Il primo segnale arriva a metà pomeriggio da Pier Luigi Bersani (che era stato chiamato dal sindaco qualche giorno fa), e sembra smuovere le acque stagnanti del Nazareno aprendo un varco nel muro di silenzio che oppone Matteo Renzi a Ignazio Marino, e che tiene in ostaggio Roma: «Nella storia dei partiti della sinistra ci sono stati passaggi drammatici, e li si è sempre affrontati riunendo il collettivo e mettendoci tutte le notti che ci volevano per trovare una strada. Sarebbe questo il metodo giusto», esorta l’ex segretario dem.

Poche ore dopo, a sorpresa, nell’abitazione romana del vicesindaco Marco Causi si apre il primo confronto tra il sindaco dimissionario e il commissario dem Matteo Orfini, che sul Corriere di ieri aveva anticipato: «Il finale della storia è già scritto: l’esperienza di Marino è finita». E che su Facebook, poche ore prima dell’incontro che avrebbe dovuto rimanere segreto, aveva attaccato gli «strumentali opportunisti» che nel partito si frappongono al «processo di rinnovamento e ricostruzione del Pd romano». Insieme ai due ex alleati si ritrovano anche tre assessori – Stefano Esposito, il magistrato Alfonso Sabella e la fedelissima del sindaco Alessandra Cattoi – e uno stretto collaboratore di Marino, Roberto Tricarico. Sul tavolo tutte le ipotesi possibili per uscire dal «gran pasticcio» in cui si è messo il Pd, per usare le parole pronunciate dal presidente della commissione bilancio della camera, Francesco Boccia, su Radio Radicale «Ci siamo incartati, spero che adesso prevalga la politica e non le decisioni in qualche stanza isolata dalla realtà».

L’incontro termina a tarda sera, e Marino lascia l’abitazione del suo vice sostenendo che «la riunione è andata benissimo», ma senza aggiungere nulla di nuovo: «Come ho detto nei giorni scorsi sto, riflettendo». E l’assessore Esposito, subito dopo: «Non è cambiato nulla. Ci siamo parlati cordialmente e serenamente, si è riaperto un canale». E’ poi Sabella a tirare fuori la formula dell’incontro «franco e cordiale», confermando così che ognuno resta sulle sue posizioni.

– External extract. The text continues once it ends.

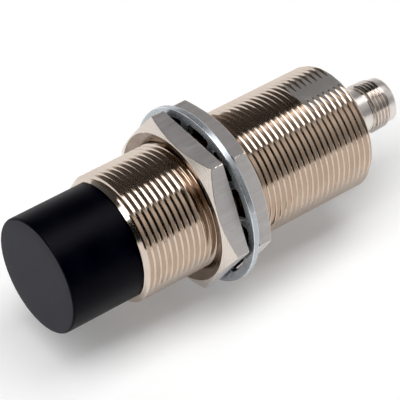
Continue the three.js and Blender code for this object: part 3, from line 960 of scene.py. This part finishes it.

Il sindaco dimissionario ha tempo fino alle 23:59 di domenica 1° novembre per fare il passo indietro promesso ai suoi supporter e osteggiato dal partito nazionale. Giusto un minuto per protocollare elettronicamente il ritiro delle dimissioni consegnate il 12 ottobre scorso, e la palla passerebbe tutta nelle mani del Pd. Che, al solo pensiero si è già «incartato» alla ricerca disperata quanto impossibile di una maggioranza assoluta di consiglieri (25 su 49, sei in più del gruppo dem) disposti a dimettersi in blocco, non potendo presentare una mozione di sfiducia valida politicamente, né votare quelle delle opposizioni. Marino però potrebbe offrire una via d’uscita al partito che lo ha rinnegato: attende un gesto pubblico di riconoscimento dalla segreteria nazionale, per non considerare definitivamente rotto il legame politico e portare dunque lo scontro fino alle estreme conseguenze. Per questo, prima di decidere, aspetta un segnale da Renzi, rientrato ieri sera da L’Avana. E vuole che l’epilogo si consumi davanti al consiglio comunale.

«Un sindaco eletto non può andarsene senza un confronto democratico con chi rappresenta i cittadini, che sono gli eletti in aula Giulio Cesare – aveva detto Alessandra Cattoi ieri pomeriggio, prima del rendez-vous – È alquanto strano che se ne vada perché glielo chiede qualcun altro, senza motivo apparente e senza che la sua maggioranza spieghi in una sede istituzionale perché non c’è più la fiducia. Così i cittadini non capiscono e non andranno più a votare».

Anche Marino stesso potrebbe chiedere la convocazione dell’aula: la presidente Valeria Baglio ha ribadito ieri che il suo ruolo le impone di rispondere immediatamente alla richiesta legittima del sindaco convocando la capigruppo e fissando poi la seduta nel giro delle 24 ore successive, domenica compresa: «I tempi ci sono ancora», ha spiegato la consigliera che è tra i dem meno ostili al «marziano». Una possibilità caldeggiata anche da Sel: «La maggioranza è composta da tre gruppi che non sono stati mai sentiti. È una questione di correttezza istituzionale», sottolinea la vicepresidente dell’assemblea, Gemma Azuni. Che proprio non crede al comunicato diramato martedì dal gruppo dem per volere di Orfini: i consiglieri Pd uniti come un sol uomo contro Marino? «Anche questo è da vedersi…».